DATA SEGMENT |
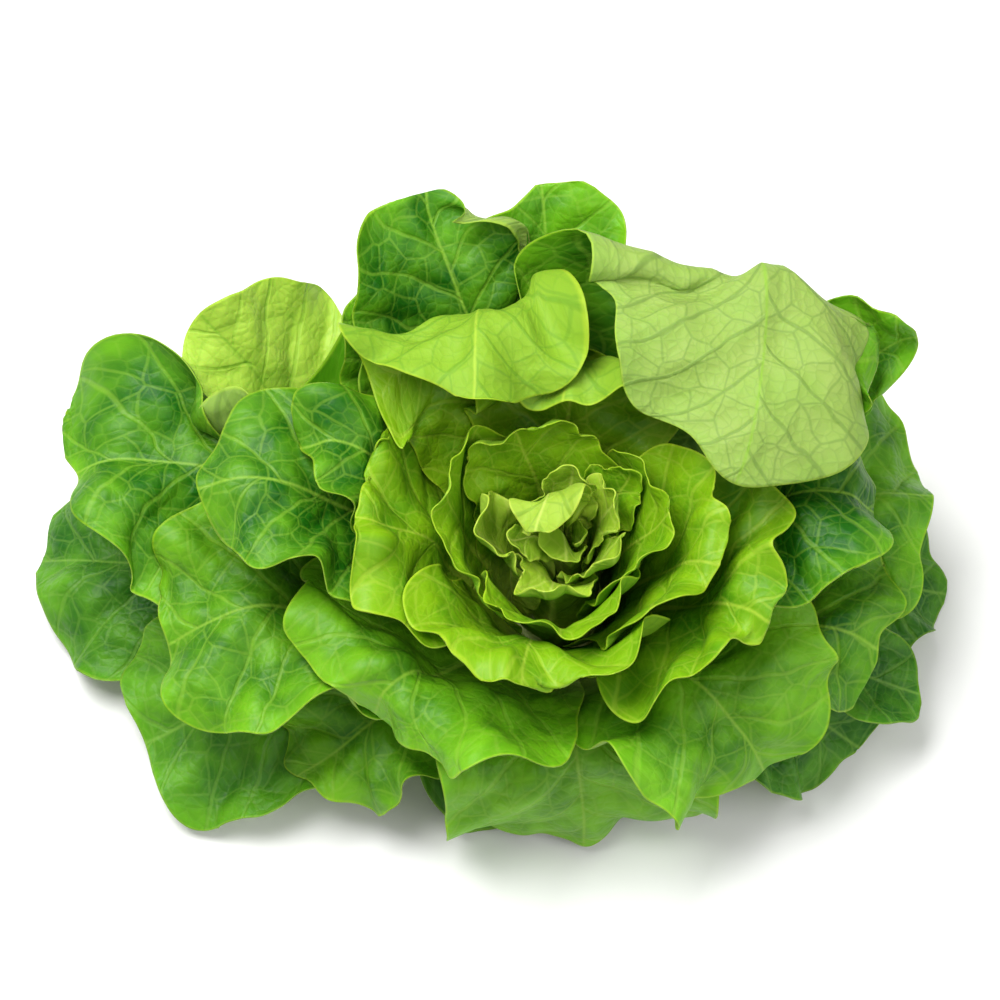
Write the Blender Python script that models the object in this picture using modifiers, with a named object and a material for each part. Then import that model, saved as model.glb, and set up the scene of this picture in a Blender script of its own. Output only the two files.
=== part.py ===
"""Head of butterhead lettuce, standing on its cut stem.

A short thick core carries every leaf. Each leaf is a thin sheet of its own: a flat outline that is laid
along a curved midrib and cupped across. Leaves are listed from the outermost to the innermost, and a leaf
always lies inside the ones listed before it.
"""

import math
from dataclasses import dataclass

import bmesh
import bpy
import numpy as np
from mathutils import Vector
from mathutils.bvhtree import BVHTree

# Driving dimensions, in millimetres. The midribs below are laid out for the three drawn sizes.
HEAD_WIDTH = 300.0
HEAD_DEPTH = 190.0
HEAD_HEIGHT = 125.0
DRAWN_WIDTH = 300.0
DRAWN_DEPTH = 190.0
DRAWN_HEIGHT = 125.0

CORE_HEIGHT = 48.0
CORE_RADIUS = 16.0
CUT_RADIUS = 14.0
CORE_TIP_RADIUS = 5.0

LEAF_THICKNESS = 0.8
LEAF_GAP = 1.4
LEAF_ROOM = LEAF_THICKNESS + LEAF_GAP
REST_HEIGHT = 0.5
ROOT_CLEARANCE = 1.5
LOWEST_ROOT = 2.5
ROOT_STEP = 3.2
FOOT_OVERLAP = 54.0

MM = 0.001
GRID_CELLS = 7
CORE_SIDES = 24
CORE_WELD = 0.01
RIB_STEPS = 96
BEND_STEPS = 16
BLADE_TOP_POWER = 2.3
BLADE_FOOT_POWER = 1.8
WIDEST_PLACE = 0.62
ROLLED_STRIP = 0.5
CURVE_POINTS = 24
SETTLE_ROUNDS = 48
ORDER_ROUNDS = 12
FIRM_ROUNDS = 5
ORDER_REACH = 0.35
CROSSING_REACH = 0.25


@dataclass
class Leaf:
    """One leaf: where it starts on the core, the points of its midrib after that, and how its blade bends.

    around: degrees round the core, 0 to the right and 90 to the back
    rib: points of the midrib (x, y, z) from the core to the tip
    half_width: of the blade where it is widest
    cup, cup_right: degrees that the blade turns inwards from midrib to margin at the foot, middle and tip
    roll_right: the same, for the margin on its right only
    turn: degrees that the blade's facing turns about the upright axis, from foot to tip
    point: how square (over 2) or pointed (under 2) the tip is
    foot: half the width of the stalk
    """

    name: str
    around: float
    rib: list
    half_width: float
    cup: tuple
    cup_right: tuple = None
    roll_right: tuple = (0.0, 0.0)
    turn: tuple = (0.0, 0.0)
    point: float = BLADE_TOP_POWER
    foot: float = 8.0


OUTER = (40, 20, 0)
OPEN = (60, 25, 0)
WRAPPER = (60, 30, 10)
UPRIGHT = (70, 50, 30)
RING = (80, 60, 30)
INNER_RING = (90, 80, 60)
HEART = (60, 65, 50)

LOW_LEAVES = [
    Leaf("far_left_leaf", 180, [(-60, 2, 16), (-110, 10, 26), (-150, 18, 20), (-170, 24, 5)], 44, OUTER),
    Leaf("far_right_leaf", 4, [(60, 4, 16), (98, 10, 20), (130, 14, 4)], 34, OUTER, point=1.7),
    Leaf("low_back_left_leaf", 118, [(-24, 40, 16), (-46, 76, 24), (-58, 98, 6)], 46, OUTER),
    Leaf("low_back_right_leaf", 62, [(24, 38, 16), (46, 72, 26), (60, 94, 6)], 44, OUTER),
    Leaf("low_left_leaf", 205, [(-50, -20, 14), (-98, -34, 20), (-138, -46, 6)], 38, (40, 25, 0)),
    Leaf("low_front_leaf", 250, [(-16, -36, 14), (-32, -52, 16), (-44, -62, 6)], 28, (40, 15, 0)),
    Leaf("low_right_leaf", -32, [(44, -24, 20), (74, -34, 24), (98, -42, 4)], 32, (40, 25, 0)),
    Leaf("rolled_right_leaf", -18, [(50, -16, 20), (90, -24, 28), (119, -30, 18)], 20, (60, 60, 60)),
]
WRAPPER_LEAVES = [
    Leaf("back_left_pale_leaf", 150, [(-50, 32, 22), (-88, 62, 58), (-111, 80, 92)], 38, (60, 30, 20)),
    Leaf(
        "big_left_leaf", 170, [(-50, 12, 26), (-100, 28, 54), (-140, 34, 66), (-160, 30, 58)], 50,
        (60, 10, -5), cup_right=(60, 40, 20),
    ),
    Leaf(
        "pointed_front_leaf", 224, [(-38, -32, 28), (-64, -48, 34), (-84, -62, 12)],
        30, (50, 20, 0), point=1.6,
    ),
    Leaf("big_right_leaf", 14, [(55, 14, 28), (95, 24, 56), (121, 26, 48)], 50, OPEN),
    Leaf(
        "back_right_curled_leaf", 32, [(40, 26, 32), (76, 50, 70), (100, 62, 90), (112, 58, 102)], 26,
        (60, 30, 20), turn=(0, 10, 20),
    ),
    Leaf(
        "left_leaf", 196, [(-45, -10, 28), (-86, -16, 58), (-114, -22, 58), (-130, -26, 46)],
        44, (60, 30, 0),
    ),
    Leaf(
        "front_leaf", 274, [(2, -32, 36), (4, -50, 52), (6, -66, 48), (8, -74, 26), (8, -72, 6)],
        45, (60, 20, 0),
    ),
    Leaf("right_leaf", -18, [(45, -12, 34), (82, -22, 56), (106, -30, 46)], 36, WRAPPER),
    Leaf("back_left_leaf", 140, [(-34, 30, 38), (-62, 54, 78), (-84, 74, 98)], 46, (60, 35, 20)),
    Leaf("back_left_narrow_leaf", 124, [(-22, 36, 42), (-46, 70, 92), (-58, 84, 110)], 34, (60, 35, 20)),
    Leaf(
        "front_right_leaf", -50, [(26, -30, 40), (46, -46, 62), (60, -58, 54), (66, -63, 36)],
        42, (60, 20, 0),
    ),
    Leaf(
        "front_left_leaf", 228, [(-28, -28, 42), (-46, -44, 70), (-56, -52, 74), (-62, -58, 66)],
        52, (70, 30, 0),
    ),
    Leaf("dark_right_leaf", 10, [(40, 8, 42), (68, 12, 78), (92, 13, 84), (104, 12, 74)], 38, WRAPPER),
    Leaf("back_leaf", 89, [(0, 40, 44), (0, 80, 88), (-1, 100, 112), (-1, 107, 118)], 36, UPRIGHT),
    Leaf(
        "tall_back_leaf", 112, [(-14, 36, 46), (-32, 76, 90), (-42, 96, 112), (-42, 98, 116)], 44, UPRIGHT,
        roll_right=(0, 0, 90),
    ),
    Leaf("dark_left_leaf", 176, [(-40, 4, 46), (-70, 10, 84), (-98, 12, 95), (-114, 10, 88)], 34, WRAPPER),
    Leaf(
        "folded_back_right_leaf", 52,
        [(26, 32, 54), (50, 58, 98), (58, 69, 114), (60, 59, 125), (61, 36, 124), (58, 11, 117)], 42,
        (60, 20, 5), cup_right=(60, 40, 60), turn=(0, 20, 38, 38, 38), point=1.8,
    ),
    Leaf(
        "small_left_leaf", 162, [(-32, 12, 52), (-56, 20, 88), (-74, 24, 103), (-86, 24, 102)],
        24, WRAPPER,
    ),
]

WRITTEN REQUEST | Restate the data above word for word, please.

RESPONSE BELOW |
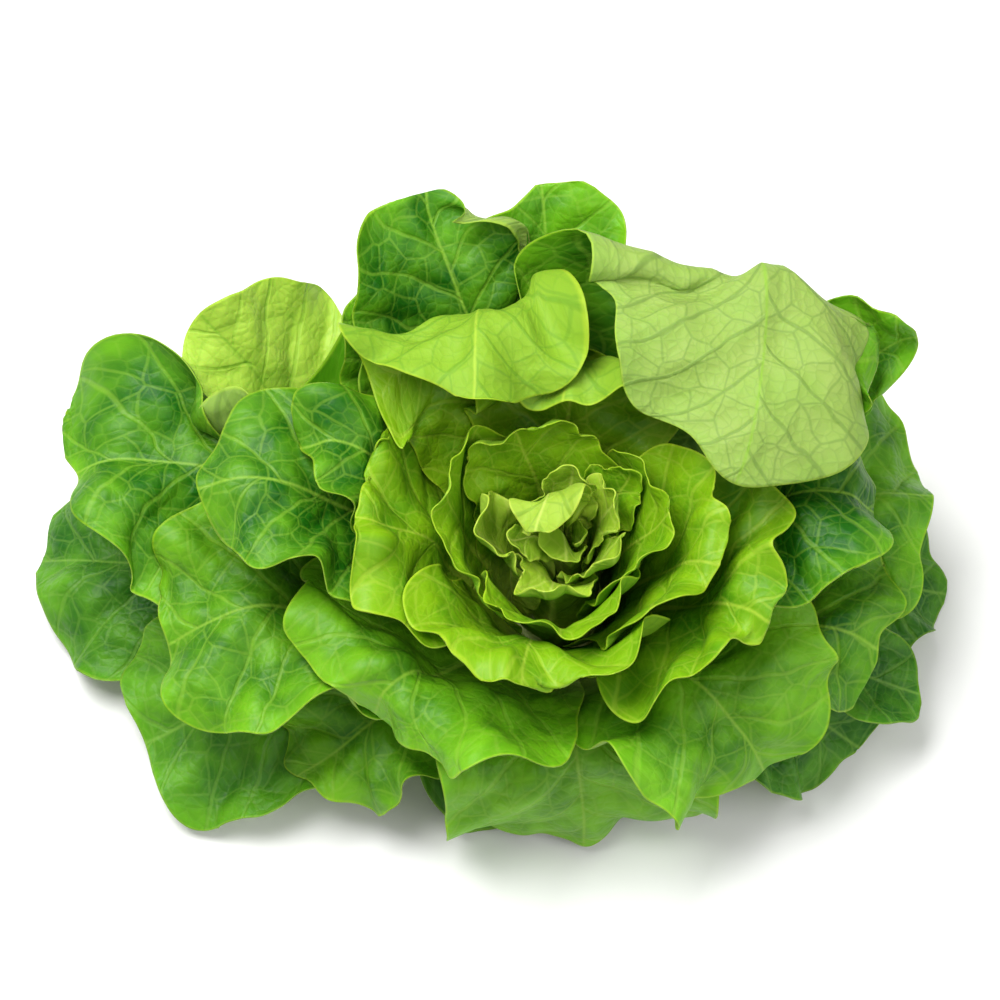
Write the Blender Python script that models the object in this picture using modifiers, with a named object and a material for each part. Then import that model, saved as model.glb, and set up the scene of this picture in a Blender script of its own. Output only the two files.
=== part.py ===
"""Head of butterhead lettuce, standing on its cut stem.

A short thick core carries every leaf. Each leaf is a thin sheet of its own: a flat outline that is laid
along a curved midrib and cupped across. Leaves are listed from the outermost to the innermost, and a leaf
always lies inside the ones listed before it.
"""

import math
from dataclasses import dataclass

import bmesh
import bpy
import numpy as np
from mathutils import Vector
from mathutils.bvhtree import BVHTree

# Driving dimensions, in millimetres. The midribs below are laid out for the three drawn sizes.
HEAD_WIDTH = 300.0
HEAD_DEPTH = 190.0
HEAD_HEIGHT = 125.0
DRAWN_WIDTH = 300.0
DRAWN_DEPTH = 190.0
DRAWN_HEIGHT = 125.0

CORE_HEIGHT = 48.0
CORE_RADIUS = 16.0
CUT_RADIUS = 14.0
CORE_TIP_RADIUS = 5.0

LEAF_THICKNESS = 0.8
LEAF_GAP = 1.4
LEAF_ROOM = LEAF_THICKNESS + LEAF_GAP
REST_HEIGHT = 0.5
ROOT_CLEARANCE = 1.5
LOWEST_ROOT = 2.5
ROOT_STEP = 3.2
FOOT_OVERLAP = 54.0

MM = 0.001
GRID_CELLS = 7
CORE_SIDES = 24
CORE_WELD = 0.01
RIB_STEPS = 96
BEND_STEPS = 16
BLADE_TOP_POWER = 2.3
BLADE_FOOT_POWER = 1.8
WIDEST_PLACE = 0.62
ROLLED_STRIP = 0.5
CURVE_POINTS = 24
SETTLE_ROUNDS = 48
ORDER_ROUNDS = 12
FIRM_ROUNDS = 5
ORDER_REACH = 0.35
CROSSING_REACH = 0.25


@dataclass
class Leaf:
    """One leaf: where it starts on the core, the points of its midrib after that, and how its blade bends.

    around: degrees round the core, 0 to the right and 90 to the back
    rib: points of the midrib (x, y, z) from the core to the tip
    half_width: of the blade where it is widest
    cup, cup_right: degrees that the blade turns inwards from midrib to margin at the foot, middle and tip
    roll_right: the same, for the margin on its right only
    turn: degrees that the blade's facing turns about the upright axis, from foot to tip
    point: how square (over 2) or pointed (under 2) the tip is
    foot: half the width of the stalk
    """

    name: str
    around: float
    rib: list
    half_width: float
    cup: tuple
    cup_right: tuple = None
    roll_right: tuple = (0.0, 0.0)
    turn: tuple = (0.0, 0.0)
    point: float = BLADE_TOP_POWER
    foot: float = 8.0


OUTER = (40, 20, 0)
OPEN = (60, 25, 0)
WRAPPER = (60, 30, 10)
UPRIGHT = (70, 50, 30)
RING = (80, 60, 30)
INNER_RING = (90, 80, 60)
HEART = (60, 65, 50)

LOW_LEAVES = [
    Leaf("far_left_leaf", 180, [(-60, 2, 16), (-110, 10, 26), (-150, 18, 20), (-170, 24, 5)], 44, OUTER),
    Leaf("far_right_leaf", 4, [(60, 4, 16), (98, 10, 20), (130, 14, 4)], 34, OUTER, point=1.7),
    Leaf("low_back_left_leaf", 118, [(-24, 40, 16), (-46, 76, 24), (-58, 98, 6)], 46, OUTER),
    Leaf("low_back_right_leaf", 62, [(24, 38, 16), (46, 72, 26), (60, 94, 6)], 44, OUTER),
    Leaf("low_left_leaf", 205, [(-50, -20, 14), (-98, -34, 20), (-138, -46, 6)], 38, (40, 25, 0)),
    Leaf("low_front_leaf", 250, [(-16, -36, 14), (-32, -52, 16), (-44, -62, 6)], 28, (40, 15, 0)),
    Leaf("low_right_leaf", -32, [(44, -24, 20), (74, -34, 24), (98, -42, 4)], 32, (40, 25, 0)),
    Leaf("rolled_right_leaf", -18, [(50, -16, 20), (90, -24, 28), (119, -30, 18)], 20, (60, 60, 60)),
]
WRAPPER_LEAVES = [
    Leaf("back_left_pale_leaf", 150, [(-50, 32, 22), (-88, 62, 58), (-111, 80, 92)], 38, (60, 30, 20)),
    Leaf(
        "big_left_leaf", 170, [(-50, 12, 26), (-100, 28, 54), (-140, 34, 66), (-160, 30, 58)], 50,
        (60, 10, -5), cup_right=(60, 40, 20),
    ),
    Leaf(
        "pointed_front_leaf", 224, [(-38, -32, 28), (-64, -48, 34), (-84, -62, 12)],
        30, (50, 20, 0), point=1.6,
    ),
    Leaf("big_right_leaf", 14, [(55, 14, 28), (95, 24, 56), (121, 26, 48)], 50, OPEN),
    Leaf(
        "back_right_curled_leaf", 32, [(40, 26, 32), (76, 50, 70), (100, 62, 90), (112, 58, 102)], 26,
        (60, 30, 20), turn=(0, 10, 20),
    ),
    Leaf(
        "left_leaf", 196, [(-45, -10, 28), (-86, -16, 58), (-114, -22, 58), (-130, -26, 46)],
        44, (60, 30, 0),
    ),
    Leaf(
        "front_leaf", 274, [(2, -32, 36), (4, -50, 52), (6, -66, 48), (8, -74, 26), (8, -72, 6)],
        45, (60, 20, 0),
    ),
    Leaf("right_leaf", -18, [(45, -12, 34), (82, -22, 56), (106, -30, 46)], 36, WRAPPER),
    Leaf("back_left_leaf", 140, [(-34, 30, 38), (-62, 54, 78), (-84, 74, 98)], 46, (60, 35, 20)),
    Leaf("back_left_narrow_leaf", 124, [(-22, 36, 42), (-46, 70, 92), (-58, 84, 110)], 34, (60, 35, 20)),
    Leaf(
        "front_right_leaf", -50, [(26, -30, 40), (46, -46, 62), (60, -58, 54), (66, -63, 36)],
        42, (60, 20, 0),
    ),
    Leaf(
        "front_left_leaf", 228, [(-28, -28, 42), (-46, -44, 70), (-56, -52, 74), (-62, -58, 66)],
        52, (70, 30, 0),
    ),
    Leaf("dark_right_leaf", 10, [(40, 8, 42), (68, 12, 78), (92, 13, 84), (104, 12, 74)], 38, WRAPPER),
    Leaf("back_leaf", 89, [(0, 40, 44), (0, 80, 88), (-1, 100, 112), (-1, 107, 118)], 36, UPRIGHT),
    Leaf(
        "tall_back_leaf", 112, [(-14, 36, 46), (-32, 76, 90), (-42, 96, 112), (-42, 98, 116)], 44, UPRIGHT,
        roll_right=(0, 0, 90),
    ),
    Leaf("dark_left_leaf", 176, [(-40, 4, 46), (-70, 10, 84), (-98, 12, 95), (-114, 10, 88)], 34, WRAPPER),
    Leaf(
        "folded_back_right_leaf", 52,
        [(26, 32, 54), (50, 58, 98), (58, 69, 114), (60, 59, 125), (61, 36, 124), (58, 11, 117)], 42,
        (60, 20, 5), cup_right=(60, 40, 60), turn=(0, 20, 38, 38, 38), point=1.8,
    ),
    Leaf(
        "small_left_leaf", 162, [(-32, 12, 52), (-56, 20, 88), (-74, 24, 103), (-86, 24, 102)],
        24, WRAPPER,
    ),
]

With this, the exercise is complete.